One of the concerns I have always had with the MDGs is that they are not grounded in a coherent theory of development. Of course, that is hardly surprising. As international targets, they ultimately emerged from an international diplomatic process, combined with a technical expert process designed to find easily measurable targets. Thus, what could form the basis of a compromise and what could be (apparently) easily operationalised was more important than a coherent theory. Yet, it is worth reflecting on some of the messages that are contained in the MDGs. Crucially, poverty reduction is more important than growth. At the heart of most of the MDGs is a winning combination of implicit messages that satisfy human rights, human development and, even, human capital adherents by stressing a set of basic rights and/or global public goods that can be seen as being at the heart of development. However, what they actually have to do with successful development is harder to fathom. They bear little relationship to “actually existing development”, as in East Asian forms, or to Owen Barder’s recent description of development as an emergent property of a complex adaptive system. If you achieve the MDGs, life may well be better; but development will not have been achieved. Now, it could be argued that the new SDGs might be based in a theory of sustainable development, but does anyone really think that a radical and coherent vision of sustainability is in evidence in the current debate about post-2015 goals? I certainly struggle to see this.
This leads on to my second concern, that the MDGs were not universal but were targets for the South. It also points to one of greatest challenges that any new goals will face. Understandably, there is much talk in the current debate that the focus should be on those countries that have not met multiple MDGs and/or on “fragile states”. But this does not address concerns, such as those from Andy Sumner, that much of any developmental challenge isn’t to be found in the poorest countries. The more any new goals become narrowly tied to certain regions and levels of development, the greater the risk to global agreements and action.

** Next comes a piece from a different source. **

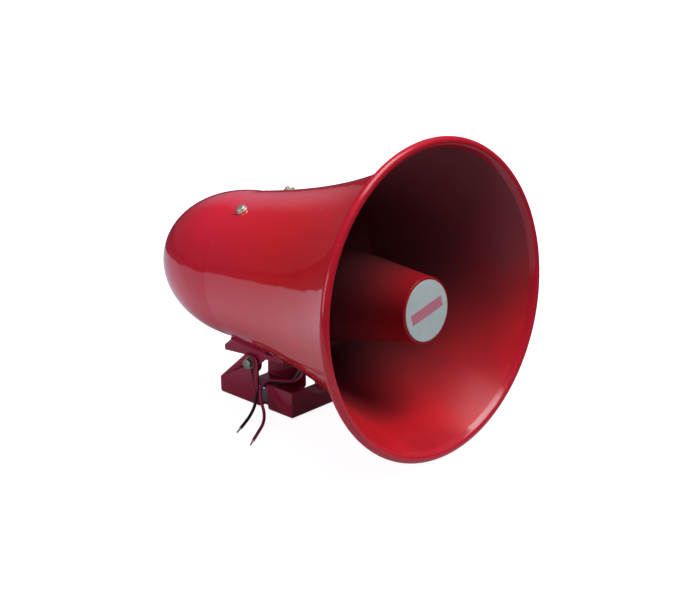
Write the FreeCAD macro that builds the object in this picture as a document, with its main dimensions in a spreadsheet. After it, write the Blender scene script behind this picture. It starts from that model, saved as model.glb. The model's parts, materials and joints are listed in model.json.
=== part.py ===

In some ways, that would not worry me too much as I am very hesitant of the MDGs claim to universality. In particular, I want to raise two issues in this respect. First, there are concerns that, whilst good for focusing global action, the MDGs are problematic where they have been simply introduced into national policies regardless of context. Second, there is a very obvious, but apparently neglected, tension between the top-down discourse of the MDGs and the well-established bottom-up discourses of decentralisation and localism. It appears that local communities can choose any development goals as long as they are the MDGs.
The above concerns are about development goals more generally but now I want to turn to more education-specific matters. One very strong strand of our discussions in Geneva was the challenge of not just thinking about what the role of education should be in any post-2015 global development goals, but in thinking what should become of the EFA goals, which also run to 2015. Although the MDGs have adopted variants of two EFA goals, it is important to stress that the EFA and MDG agendas are not identical, even though there has been a strong tendency (outside UNESCO as EFA lead agency) to reduce EFA to a subset of the MDGs. Thus, as an education-for-development community we need to start thinking about our dual strategy. It may be that we have to be extremely narrow in what it is pragmatic to lobby for in the post-MDG debate. However, there is surely a clearer case in the post-EFA debate to go back to key parts of the original vision and reiterate the vital importance of some of the issues that the MDG-EFA conflation has downplayed: such as, quality in all forms of education, adult / lifelong learning, and vocational education and training. Moreover, we also need to find new ways of ensuring that higher and professional education are not neglected even if they cannot be easily incorporated into a rights-driven universalist account.
My final issue is one that I have raised on previous occasions but strikes me as really pertinent to this debate. This is the problem of how education is understood in development theory. I have written at some length regarding the way that leading development economists understand the role of education in development (McGrath 2010). The short summary is that they hardly understand it at all. Paul Collier has argued that too much money has gone to education in the MDG era; whilst Jeffrey Sachs has told us that universal schooling is surely the easiest of all MDGs to achieve, and sees the answer to all educational policies as lying in technology. Even Amartya Sen’s vision of capabilities seems to see education largely in human rights terms and is focused on primary schooling only. Equally, in some of the discussion about the post-MDG settlement there appears to be a sense that we have made enough progress on education that we can afford to downgrade it from our key development priorities, something that is already being reflected in the internal priority setting of some bilateral agencies.
At the same time, we are also seeing simplistic lobbying points about the value of education (most notably a revisiting of very old and widely criticised claims about education’s returns in terms of income, productivity and fertility) that irritate me. Yes, education can have instrumental benefits but these will always be deeply contextualised as part of complex socio-economic systems and may be very poorly realised, as in highly educated Zimbabwe.
I have argued elsewhere that blaming economists for not understanding education’s importance is not the main point. Rather, the challenge is for us to communicate better. The same goes for how we should react to lobbying soundbites about education’s importance. If education is going to be given a prominent role in the post-2015 development goal setting, then we have urgently to work out how we communicate appropriate messages that are both simple enough to influence others and complex enough to satisfy us. There are, for instance, economists who believe that learning is a crucial element of development, and we need to work with such potential allies. We need to know how we can engage with the fascination for “evidence” without being seduced into generating spurious evidence or forgetting complexity and context. We need to learn how to communicate with those interested in the developmental importance of education in fields such as health and the environment that can transcend our very different disciplinary understandings. Most crucially, we need to engage with these issues now.
Reference: McGrath, S. 2010 The Role of Education in Development: an Educationalist’s Response to Some Recent Work in Development Economics. Comparative Education 46, 2, 237-253.